Paraburkholderia

Paraburkholderia
Scientific classification Edit this classification
Domain: Bacteria
Phylum: Pseudomonadota
Class: Betaproteobacteria
Order: Burkholderiales
Family: Burkholderiaceae
Genus: Paraburkholderia
Sawana et al. 2014

Paraburkholderia is a genus of Pseudomonadota that are gram negative, slightly curved rods that are motile by means of flagella. They have been reported to colonize endophytic tissues of hybrid spruce (Picea glauca x engelmannii) and lodgepole pine with a strong potential to perform biological nitrogen fixation and plant growth promotion.[1][2][3] Unlike Burkholderia species, Paraburkholderia members are not commonly associated with human infection. Paraburkholderia members form a monophyletic clade within the Burkholderiaceae family, which is what prompted their distinction as a genus independent from Burkholderia species, in combination with the finding of robust conserved signature indels which are unique to Paraburkholderia species, and are lacking in members of the genus Burkholderia.[4] These CSIs distinguish the genus from all other bacteria. Additionally, the CSIs that were found to be shared by Burkholderia species are absent in Paraburkholderia, providing evidence of separate lineages.[5]
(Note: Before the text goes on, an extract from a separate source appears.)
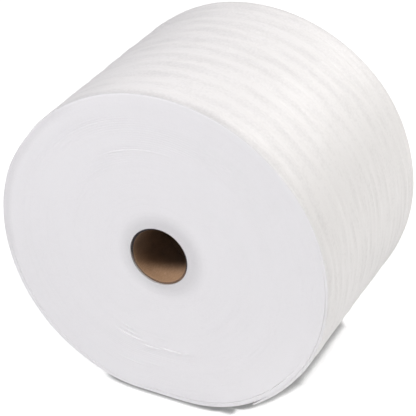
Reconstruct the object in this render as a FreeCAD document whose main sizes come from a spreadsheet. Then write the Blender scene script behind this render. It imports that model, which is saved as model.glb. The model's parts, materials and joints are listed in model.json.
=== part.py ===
import FreeCAD, Part

import math
import os

import Sketcher
from FreeCAD import Vector

# Foam wrap roll: one long web of thin white foam, wound on a cardboard core and laid on its side.
# The foam is soft, so the roll has settled: it has a flat under it and is not quite round.
# The origin is on the core's axis, midway along the roll. +Y runs along that axis, +Z is up, and
# seen from the front, looking along +Y, the web's loose end (its tail) lies low on the right.

# Each driving size: its name, its value in millimetres or degrees, and what it is.
# A bearing is the way the roll's skin faces, counterclockwise from +X as seen from the front.
DRIVING_SIZES = [
    ("roll_width", 304.8, "width of the web, end face to end face"),
    ("wound_radius", 231.0, "radius of the right-hand side of the roll"),
    ("crown_swell", 4.0, "how much larger the radius is over the top"),
    ("toe_tightening", 57.0, "how much smaller the radius is between the flat and the tail"),
    ("settling", 11.8, "how much lower the axis lies than a round roll's"),
    ("flat_length", 69.0, "length of the flat that the roll rests on"),
    ("shoulder_bearing", 62.0, "where the right-hand side passes into the crown"),
    ("cheek_bearing", 164.0, "where the crown passes into the left-hand side"),
    ("heel_bearing", 246.0, "where the left-hand side passes into the tighter heel"),
    ("tail_bearing", 305.0, "where the outermost turn ends"),
    ("foam_gauge", 3.2, "thickness of the foam web"),
    ("tail_lift", 0.8, "gap between the end of the tail and the turn under it"),
    ("rim_round", 4.0, "rounding of the soft outer edge of each end face"),
    ("dish_width", 14.0, "width of the dip round the core in each end face"),
    ("dish_depth", 2.5, "depth of that dip where it meets the bore"),
    ("core_bore", 76.2, "inside diameter of the cardboard core"),
    ("core_wall", 3.2, "wall thickness of the core"),
    ("core_recess", 3.0, "how far each end of the core sits inside the end face"),
    ("core_clearance", 0.1, "room all round between the core and the innermost turn"),
]

SHEET_NAME = "sizes"
DOWNWARD = 270.0
FULL_TURN = 360.0
LINEAR_TOLERANCE = 1e-6


def add_size_sheet(doc):
    """Spreadsheet of the driving sizes, each cell known by its alias."""
    sheet = doc.addObject("Spreadsheet::Sheet", SHEET_NAME)
    for row, (alias, value, meaning) in enumerate(DRIVING_SIZES, start=1):
        sheet.set(f"A{row}", meaning)
        sheet.set(f"B{row}", str(value))
        sheet.setAlias(f"B{row}", alias)
    doc.recompute()
    return sheet


def read_sizes(sheet):
    return {alias: float(sheet.get(alias)) for alias, _, _ in DRIVING_SIZES}


def cells(formula):
    """An expression on the sheet's cells, with each {alias} written as its cell."""
    aliases = {alias: f"{SHEET_NAME}.{alias}" for alias, _, _ in DRIVING_SIZES}
    return formula.format(**aliases)


def add_body(doc, name):
    body = doc.addObject("PartDesign::Body", name)
    body.Label = name
    body.Placement = FreeCAD.Placement()
    return body


def add_sketch(body, name, plane_role):
    """A sketch on one of the body's own origin planes."""
    sketch = body.newObject("Sketcher::SketchObject", name)
    plane = next(item for item in body.Origin.OriginFeatures if item.Role == plane_role)
    sketch.AttachmentSupport = [(plane, "")]
    sketch.MapMode = "FlatFace"
    return sketch


def constrain(sketch, kind, *references, formula=None):
    """Add a constraint, bound to the sheet if it has a formula."""
    index = sketch.addConstraint(Sketcher.Constraint(kind, *references))
    if formula is not None:
        name = f"size_{index}"
        sketch.renameConstraint(index, name)
        sketch.setExpression(f"Constraints.{name}", cells(formula))


def facing(bearing):
    """Unit vector in a sketch's plane that points along a bearing."""
    angle = math.radians(bearing)
    return Vector(math.cos(angle), math.sin(angle), 0)


def outline_radii(size):
    """Radii of the right, crown, left, heel and toe arcs of the roll's outline.

    The left and heel radii are those that bring the outline back to where it began.
    """
    right = size["wound_radius"]
    crown = right + size["crown_swell"]
    toe = right - size["toe_tightening"]
    tail, shoulder = facing(size["tail_bearing"]), facing(size["shoulder_bearing"])
    cheek, heel, down = facing(size["cheek_bearing"]), facing(size["heel_bearing"]), facing(DOWNWARD)
    tail_step = size["foam_gauge"] + size["tail_lift"]

    covered = (shoulder - tail) * right + (cheek - shoulder) * crown + (tail - down) * toe
    covered += Vector(size["flat_length"], 0, 0) + tail * tail_step
    left_chord, heel_chord = heel - cheek, down - heel
    spread = left_chord.x * heel_chord.y - left_chord.y * heel_chord.x
    left_radius = (covered.y * heel_chord.x - covered.x * heel_chord.y) / spread
    heel_radius = (left_chord.y * covered.x - left_chord.x * covered.y) / spread
    return right, crown, left_radius, heel_radius, toe


def draw_outline(sketch, size):
    """Closed outline of the wound roll: five tangent arcs, the flat and the end of the tail."""
    right, crown, left, heel, toe = outline_radii(size)
    tail_start = size["tail_bearing"] - FULL_TURN
    flat_half = size["flat_length"] / 2
    floor = size["settling"] - right

    def draw_arc(start_point, radius, first, last):
        centre = start_point - facing(first) * radius
        circle = Part.Circle(centre, Vector(0, 0, 1), radius)
        arc = Part.ArcOfCircle(circle, math.radians(first), math.radians(last))
        return sketch.addGeometry(arc), centre + facing(last) * radius

    flat_start, flat_end = Vector(-flat_half, floor, 0), Vector(flat_half, floor, 0)
    flat = sketch.addGeometry(Part.LineSegment(flat_start, flat_end))
    toe_arc, toe_end = draw_arc(flat_end, toe, DOWNWARD, size["tail_bearing"])
    tail_tip = toe_end + facing(tail_start) * (size["foam_gauge"] + size["tail_lift"])
    tail_end = sketch.addGeometry(Part.LineSegment(toe_end, tail_tip))
    right_arc, shoulder = draw_arc(tail_tip, right, tail_start, size["shoulder_bearing"])
    crown_arc, cheek = draw_arc(shoulder, crown, size["shoulder_bearing"], size["cheek_bearing"])
    left_arc, heel_start = draw_arc(cheek, left, size["cheek_bearing"], size["heel_bearing"])
    heel_arc, _ = draw_arc(heel_start, heel, size["heel_bearing"], DOWNWARD)

    start, end, middle, origin = 1, 2, 3, -1
    for former, latter in [(flat, toe_arc), (right_arc, crown_arc), (crown_arc, left_arc),
                           (left_arc, heel_arc), (heel_arc, flat)]:
        constrain(sketch, "Tangent", former, end, latter, start)
    constrain(sketch, "Perpendicular", toe_arc, end, tail_end, start)
    constrain(sketch, "Perpendicular", tail_end, end, right_arc, start)
    constrain(sketch, "Distance", tail_end, size["foam_gauge"] + size["tail_lift"],
              formula="{foam_gauge} + {tail_lift}")

    constrain(sketch, "Horizontal", flat)
    constrain(sketch, "DistanceX", flat, start, flat, end, size["flat_length"],
              formula="{flat_length}")
    constrain(sketch, "DistanceX", flat, start, origin, start, flat_half,
              formula="{flat_length} / 2")
    constrain(sketch, "DistanceY", flat, start, origin, start, -floor,
              formula="{wound_radius} - {settling}")
    constrain(sketch, "Radius", right_arc, right, formula="{wound_radius}")
    constrain(sketch, "Radius", crown_arc, crown, formula="{wound_radius} + {crown_swell}")
    constrain(sketch, "Radius", toe_arc, toe, formula="{wound_radius} - {toe_tightening}")

    # A spoke from an arc's centre to its end holds the bearing there.
    for arc, centre_radius, bearing_name in [(right_arc, right, "shoulder_bearing"),
                                             (crown_arc, crown, "cheek_bearing"),
                                             (left_arc, left, "heel_bearing"),
                                             (toe_arc, toe, "tail_bearing")]:
        rim_point = sketch.getPoint(arc, end)
        centre = rim_point - facing(size[bearing_name]) * centre_radius
        spoke = sketch.addGeometry(Part.LineSegment(centre, rim_point), True)
        constrain(sketch, "Coincident", spoke, start, arc, middle)
        constrain(sketch, "Coincident", spoke, end, arc, end)
        constrain(sketch, "Angle", spoke, math.radians(size[bearing_name]),
                  formula="{" + bearing_name + "}")


def draw_bore_section(sketch, size):
    """Half section of the bore and its two dips, closed along the roll's axis."""
    half_width = size["roll_width"] / 2
    bore_radius = size["core_bore"] / 2 + size["core_wall"] + size["core_clearance"]
    mouth_radius = bore_radius + size["dish_width"]
    bore_end = half_width - size["dish_depth"]
    corners = [Vector(-half_width, 0, 0), Vector(half_width, 0, 0),
               Vector(half_width, mouth_radius, 0), Vector(bore_end, bore_radius, 0),
               Vector(-bore_end, bore_radius, 0), Vector(-half_width, mouth_radius, 0)]
    edges = [sketch.addGeometry(Part.LineSegment(first, second))
             for first, second in zip(corners, corners[1:] + corners[:1])]
    axis_edge, right_end, right_dip, bore_edge, _, left_end = edges

    start, end, origin, vertical_axis = 1, 2, -1, -2
    for former, latter in zip(edges, edges[1:] + edges[:1]):
        constrain(sketch, "Coincident", former, end, latter, start)
    constrain(sketch, "Horizontal", axis_edge)
    for upright in (right_end, left_end):
        constrain(sketch, "Vertical", upright)
    constrain(sketch, "Symmetric", axis_edge, start, axis_edge, end, origin, start)
    constrain(sketch, "Symmetric", bore_edge, start, bore_edge, end, vertical_axis)
    constrain(sketch, "Equal", right_end, left_end)
    constrain(sketch, "DistanceX", axis_edge, start, axis_edge, end, size["roll_width"],
              formula="{roll_width}")
    constrain(sketch, "DistanceX", right_dip, end, right_dip, start, size["dish_depth"],
              formula="{dish_depth}")
    constrain(sketch, "DistanceY", right_dip, end, right_dip, start, size["dish_width"],
              formula="{dish_width}")
    constrain(sketch, "DistanceY", axis_edge, start, bore_edge, end, bore_radius,
              formula="{core_bore} / 2 + {core_wall} + {core_clearance}")


def rim_edges(shape, size):
    """Names of the outline's edges at both ends, without the end of the tail."""
    half_width = size["roll_width"] / 2
    tail_step = size["foam_gauge"] + size["tail_lift"]

    def on_end(edge):
        return all(abs(abs(vertex.Y) - half_width) < LINEAR_TOLERANCE for vertex in edge.Vertexes)

    def along_end(edge):
        return edge.Vertexes[0].Y * edge.Vertexes[-1].Y > 0

    def tail_end(edge):
        return isinstance(edge.Curve, Part.Line) and abs(edge.Length - tail_step) < LINEAR_TOLERANCE

    return [f"Edge{index}" for index, edge in enumerate(shape.Edges, start=1)
            if on_end(edge) and along_end(edge) and not tail_end(edge)]


def build_foam_roll(doc, size):
    """The whole wound web as one solid, with its flat, its tail's end and its bore."""
    body = add_body(doc, "foam_roll")
    outline = add_sketch(body, "outline", "XZ_Plane")
    draw_outline(outline, size)
    winding = body.newObject("PartDesign::Pad", "winding")
    winding.Profile = outline
    winding.SideType = "Symmetric"
    winding.setExpression("Length", cells("{roll_width}"))
    doc.recompute()

    rims = body.newObject("PartDesign::Fillet", "soft_rims")
    rims.Base = (winding, rim_edges(winding.Shape, size))
    rims.setExpression("Radius", cells("{rim_round}"))
    doc.recompute()

    bore_section = add_sketch(body, "bore_section", "YZ_Plane")
    draw_bore_section(bore_section, size)
    bore = body.newObject("PartDesign::Groove", "bore")
    bore.Profile = bore_section
    bore.ReferenceAxis = (bore_section, ["H_Axis"])
    bore.Angle = FULL_TURN
    doc.recompute()
    return body


def build_core_tube(doc, size):
    """The cardboard tube, square cut, a little shorter than the web is wide."""
    body = add_body(doc, "core_tube")
    section = add_sketch(body, "tube_section", "XZ_Plane")
    inner_radius = size["core_bore"] / 2
    centre, origin = 3, -1
    for radius, formula in [(inner_radius, "{core_bore} / 2"),
                            (inner_radius + size["core_wall"], "{core_bore} / 2 + {core_wall}")]:
        circle = section.addGeometry(Part.Circle(Vector(), Vector(0, 0, 1), radius))
        constrain(section, "Coincident", circle, centre, origin, 1)
        constrain(section, "Radius", circle, radius, formula=formula)
    tube = body.newObject("PartDesign::Pad", "tube")
    tube.Profile = section
    tube.SideType = "Symmetric"
    tube.setExpression("Length", cells("{roll_width} - 2 * {core_recess}"))
    doc.recompute()
    return body


def check_document(doc):
    """Stop if any object failed or any sketch has a free dimension left."""
    for item in doc.Objects:
        if "Invalid" in item.State or "Error" in item.State:
            raise RuntimeError(f"{item.Name} failed: {item.State}")
        if item.TypeId == "Sketcher::SketchObject" and not item.FullyConstrained:
            raise RuntimeError(f"{item.Name} is not fully constrained")


def check_solid(body):
    shape = body.Shape
    if shape.isNull() or not shape.isValid() or len(shape.Solids) != 1:
        raise RuntimeError(f"{body.Label} is not one valid solid")


def main():
    doc = FreeCAD.newDocument("foam_wrap_roll")
    size = read_sizes(add_size_sheet(doc))
    pieces = [build_foam_roll(doc, size), build_core_tube(doc, size)]
    doc.recompute()
    check_document(doc)
    for piece in pieces:
        check_solid(piece)
    os.makedirs("parts", exist_ok=True)
    for piece in pieces:
        piece.Shape.exportStep(f"parts/{piece.Label}.step")
        box = piece.Shape.optimalBoundingBox()
        print(f"{piece.Label}: {piece.Shape.Volume / 1000:.1f} cm3, "
              f"{box.XLength:.1f} x {box.YLength:.1f} x {box.ZLength:.1f} mm")


main()
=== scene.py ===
import json
import math

import bmesh
import bpy
import numpy as np
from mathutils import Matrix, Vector, noise
from mathutils.bvhtree import BVHTree


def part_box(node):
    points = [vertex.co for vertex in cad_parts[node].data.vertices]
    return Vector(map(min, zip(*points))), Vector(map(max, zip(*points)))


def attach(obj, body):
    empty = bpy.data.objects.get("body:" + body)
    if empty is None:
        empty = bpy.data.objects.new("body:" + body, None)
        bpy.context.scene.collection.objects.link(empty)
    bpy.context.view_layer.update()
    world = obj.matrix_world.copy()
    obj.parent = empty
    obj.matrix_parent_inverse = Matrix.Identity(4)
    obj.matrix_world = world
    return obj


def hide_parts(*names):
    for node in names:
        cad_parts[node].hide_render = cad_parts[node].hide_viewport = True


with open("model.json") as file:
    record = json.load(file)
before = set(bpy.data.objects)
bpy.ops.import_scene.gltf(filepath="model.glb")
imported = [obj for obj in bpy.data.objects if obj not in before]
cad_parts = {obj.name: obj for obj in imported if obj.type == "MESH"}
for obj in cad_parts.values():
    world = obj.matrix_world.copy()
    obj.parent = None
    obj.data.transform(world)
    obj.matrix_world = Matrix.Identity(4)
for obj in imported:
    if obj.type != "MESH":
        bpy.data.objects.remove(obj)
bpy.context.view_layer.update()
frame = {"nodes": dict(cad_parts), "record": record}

bl_info = {
    "name": "Foam Wrap Roll",
    "version": (1, 0, 0),
    "blender": (4, 5, 0),
    "location": "View3D > Sidebar > Foam Roll",
    "description": "Builds the wound foam web, its cardboard core and the stage round the packed frame",
    "category": "Object",
}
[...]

Conserved signature indels have also been found within the genus Paraburkholderia.[4] These CSIs are in parallel with phylogenomic analyses that indicate to two monophyletic clades within the genus; one clade harbours unnamed and Candidatus Paraburkholderia, while the other clade is inclusive of environmental Paraburkholderia, commonly used for agricultural purposes.[6] CSIs have been found exclusive to each of these clades, and have not been found specific for any other combination of Paraburkholderia species, providing an additional level of phylogenetic resolution within the genus level.[4][5]

  1. ^ Puri A, Padda KP, Chanway CP (2020-01-01). "Can naturally-occurring endophytic nitrogen-fixing bacteria of hybrid white spruce sustain boreal forest tree growth on extremely nutrient-poor soils?". Soil Biology and Biochemistry. 140: 107642. doi:10.1016/j.soilbio.2019.107642. ISSN 0038-0717.
  2. ^ Puri A, Padda KP, Chanway CP (2018-12-15). "Evidence of endophytic diazotrophic bacteria in lodgepole pine and hybrid white spruce trees growing in soils with different nutrient statuses in the West Chilcotin region of British Columbia, Canada". Forest Ecology and Management. 430: 558–565. doi:10.1016/j.foreco.2018.08.049. ISSN 0378-1127. S2CID 92247486.
  3. ^ Puri A, Padda KP, Chanway CP (2020-08-26). "Sustaining the growth of Pinaceae trees under nutrient-limited edaphic conditions via plant-beneficial bacteria". PLOS ONE. 15 (8): e0238055. Bibcode:2020PLoSO..1538055P. doi:10.1371/journal.pone.0238055. PMC 7449467. PMID 32845898.
  4. ^ a b c Sawana A, Adeolu M, Gupta RS (2014). "Molecular signatures and phylogenomic analysis of the genus Burkholderia: proposal for division of this genus into the emended genus Burkholderia containing pathogenic organisms and a new genus Paraburkholderia gen. nov. harboring environmental species". Frontiers in Genetics. 5: 429. doi:10.3389/fgene.2014.00429. PMC 4271702. PMID 25566316.
  5. ^ a b Gupta RS (July 2016). "Impact of genomics on the understanding of microbial evolution and classification: the importance of Darwin's views on classification". FEMS Microbiology Reviews. 40 (4): 520–53. doi:10.1093/femsre/fuw011. PMID 27279642.
  6. ^ Estrada-de los Santos P, Vinuesa P, Martínez-Aguilar L, Hirsch AM, Caballero-Mellado J (July 2013). "Phylogenetic analysis of burkholderia species by multilocus sequence analysis". Current Microbiology. 67 (1): 51–60. doi:10.1007/s00284-013-0330-9. PMID 23404651. S2CID 14190412.